* **Exercise**
From the listing below, copy only the lines running from the line that contains "outline = Outline()" to the line that contains "from mathutils import", both included.
___ Material ___
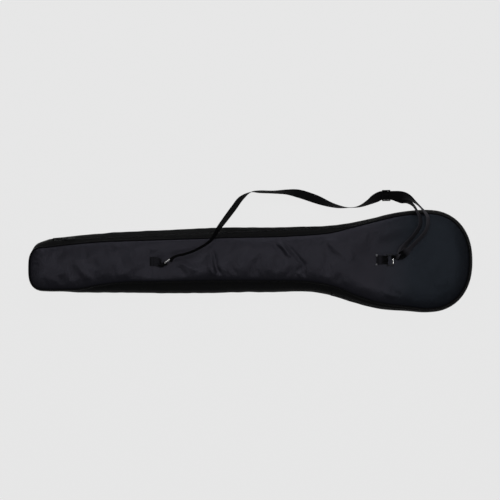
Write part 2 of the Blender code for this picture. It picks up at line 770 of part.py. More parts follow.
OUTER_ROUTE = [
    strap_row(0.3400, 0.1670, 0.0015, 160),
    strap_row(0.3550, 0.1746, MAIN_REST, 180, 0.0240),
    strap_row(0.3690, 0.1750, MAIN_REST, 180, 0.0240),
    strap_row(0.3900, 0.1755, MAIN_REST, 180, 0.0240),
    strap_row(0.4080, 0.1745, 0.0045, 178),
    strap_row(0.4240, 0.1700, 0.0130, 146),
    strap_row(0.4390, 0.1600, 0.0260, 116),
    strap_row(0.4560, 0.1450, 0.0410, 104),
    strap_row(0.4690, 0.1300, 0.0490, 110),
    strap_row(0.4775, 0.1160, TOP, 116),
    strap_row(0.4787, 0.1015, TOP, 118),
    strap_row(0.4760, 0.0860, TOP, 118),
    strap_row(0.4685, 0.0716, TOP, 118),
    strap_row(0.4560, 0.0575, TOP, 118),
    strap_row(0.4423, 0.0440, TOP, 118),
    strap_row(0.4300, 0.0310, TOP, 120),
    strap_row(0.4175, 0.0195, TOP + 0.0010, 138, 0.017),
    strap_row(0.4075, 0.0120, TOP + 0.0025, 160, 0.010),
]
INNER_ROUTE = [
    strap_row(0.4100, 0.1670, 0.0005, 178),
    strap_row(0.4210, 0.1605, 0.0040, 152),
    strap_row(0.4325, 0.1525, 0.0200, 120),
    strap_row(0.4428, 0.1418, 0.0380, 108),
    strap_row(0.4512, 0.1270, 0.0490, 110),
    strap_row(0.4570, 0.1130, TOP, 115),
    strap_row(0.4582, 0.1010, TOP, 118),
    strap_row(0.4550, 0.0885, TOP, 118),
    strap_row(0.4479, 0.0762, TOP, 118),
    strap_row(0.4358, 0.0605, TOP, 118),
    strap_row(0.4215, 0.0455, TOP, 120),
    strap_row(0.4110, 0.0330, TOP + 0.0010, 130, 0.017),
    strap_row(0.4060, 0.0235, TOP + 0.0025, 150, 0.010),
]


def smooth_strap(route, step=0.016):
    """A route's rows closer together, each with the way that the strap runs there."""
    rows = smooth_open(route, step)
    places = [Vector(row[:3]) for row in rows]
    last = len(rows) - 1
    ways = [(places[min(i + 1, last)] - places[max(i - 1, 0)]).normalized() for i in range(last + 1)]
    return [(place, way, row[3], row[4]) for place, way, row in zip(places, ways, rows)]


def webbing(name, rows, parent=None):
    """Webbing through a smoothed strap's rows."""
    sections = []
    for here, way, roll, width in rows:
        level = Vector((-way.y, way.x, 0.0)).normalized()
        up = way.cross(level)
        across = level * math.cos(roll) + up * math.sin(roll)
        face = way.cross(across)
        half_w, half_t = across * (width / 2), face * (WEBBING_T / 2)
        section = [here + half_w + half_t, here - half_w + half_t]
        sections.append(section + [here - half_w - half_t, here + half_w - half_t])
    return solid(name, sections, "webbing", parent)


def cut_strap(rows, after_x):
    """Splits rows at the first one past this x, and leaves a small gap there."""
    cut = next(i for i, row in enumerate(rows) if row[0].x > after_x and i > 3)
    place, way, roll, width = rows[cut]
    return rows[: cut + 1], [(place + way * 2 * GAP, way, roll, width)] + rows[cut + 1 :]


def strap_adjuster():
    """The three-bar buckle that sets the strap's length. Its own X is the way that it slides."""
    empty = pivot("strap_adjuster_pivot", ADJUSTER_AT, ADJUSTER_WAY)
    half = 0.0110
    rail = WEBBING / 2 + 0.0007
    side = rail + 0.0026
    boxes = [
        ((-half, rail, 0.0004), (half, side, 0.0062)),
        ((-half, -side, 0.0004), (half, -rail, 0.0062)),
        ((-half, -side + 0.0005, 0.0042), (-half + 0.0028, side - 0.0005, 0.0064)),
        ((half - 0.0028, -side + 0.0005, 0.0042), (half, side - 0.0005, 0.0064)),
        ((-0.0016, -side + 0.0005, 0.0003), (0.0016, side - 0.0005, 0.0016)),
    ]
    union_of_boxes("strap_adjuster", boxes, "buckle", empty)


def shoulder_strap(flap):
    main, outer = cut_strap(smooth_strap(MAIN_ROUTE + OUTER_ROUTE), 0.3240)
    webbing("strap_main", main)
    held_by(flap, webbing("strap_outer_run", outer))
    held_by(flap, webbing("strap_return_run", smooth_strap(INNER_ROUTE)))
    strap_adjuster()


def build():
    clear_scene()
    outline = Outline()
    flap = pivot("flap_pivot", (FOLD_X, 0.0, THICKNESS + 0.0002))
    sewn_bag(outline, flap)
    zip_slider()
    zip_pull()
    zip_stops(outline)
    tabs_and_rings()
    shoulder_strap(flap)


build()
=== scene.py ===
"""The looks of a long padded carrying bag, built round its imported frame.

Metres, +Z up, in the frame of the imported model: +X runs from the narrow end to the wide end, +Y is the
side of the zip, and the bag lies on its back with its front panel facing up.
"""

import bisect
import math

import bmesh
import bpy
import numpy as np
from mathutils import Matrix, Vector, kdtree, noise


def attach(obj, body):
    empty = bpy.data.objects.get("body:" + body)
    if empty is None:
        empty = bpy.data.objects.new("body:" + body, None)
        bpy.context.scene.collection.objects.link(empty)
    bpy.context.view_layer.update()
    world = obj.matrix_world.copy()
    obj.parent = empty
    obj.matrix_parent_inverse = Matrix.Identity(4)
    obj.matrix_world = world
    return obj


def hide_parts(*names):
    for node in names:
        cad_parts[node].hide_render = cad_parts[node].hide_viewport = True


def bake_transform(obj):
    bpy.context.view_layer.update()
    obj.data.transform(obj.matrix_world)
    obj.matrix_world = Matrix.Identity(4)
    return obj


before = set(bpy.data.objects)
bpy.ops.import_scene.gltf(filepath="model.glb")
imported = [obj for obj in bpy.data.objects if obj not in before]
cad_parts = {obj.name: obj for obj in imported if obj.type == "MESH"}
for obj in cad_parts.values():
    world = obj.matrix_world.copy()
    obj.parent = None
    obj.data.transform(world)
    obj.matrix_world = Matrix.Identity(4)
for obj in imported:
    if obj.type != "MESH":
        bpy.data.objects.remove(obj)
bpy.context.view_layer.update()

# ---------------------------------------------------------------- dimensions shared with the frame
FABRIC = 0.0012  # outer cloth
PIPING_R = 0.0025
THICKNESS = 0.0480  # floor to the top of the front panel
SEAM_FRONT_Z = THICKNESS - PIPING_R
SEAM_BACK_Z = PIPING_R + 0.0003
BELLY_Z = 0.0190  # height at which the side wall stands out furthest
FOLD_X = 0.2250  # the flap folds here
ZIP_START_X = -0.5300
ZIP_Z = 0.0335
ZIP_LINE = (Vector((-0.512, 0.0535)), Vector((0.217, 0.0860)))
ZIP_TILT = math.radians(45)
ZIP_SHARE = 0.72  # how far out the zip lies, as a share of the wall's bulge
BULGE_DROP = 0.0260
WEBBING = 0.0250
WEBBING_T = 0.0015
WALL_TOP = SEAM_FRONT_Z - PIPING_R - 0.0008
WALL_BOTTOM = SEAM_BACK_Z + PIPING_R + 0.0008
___
* **Exercise output**
    outline = Outline()
    flap = pivot("flap_pivot", (FOLD_X, 0.0, THICKNESS + 0.0002))
    sewn_bag(outline, flap)
    zip_slider()
    zip_pull()
    zip_stops(outline)
    tabs_and_rings()
    shoulder_strap(flap)


build()
=== scene.py ===
"""The looks of a long padded carrying bag, built round its imported frame.

Metres, +Z up, in the frame of the imported model: +X runs from the narrow end to the wide end, +Y is the
side of the zip, and the bag lies on its back with its front panel facing up.
"""

import bisect
import math

import bmesh
import bpy
import numpy as np
from mathutils import Matrix, Vector, kdtree, noise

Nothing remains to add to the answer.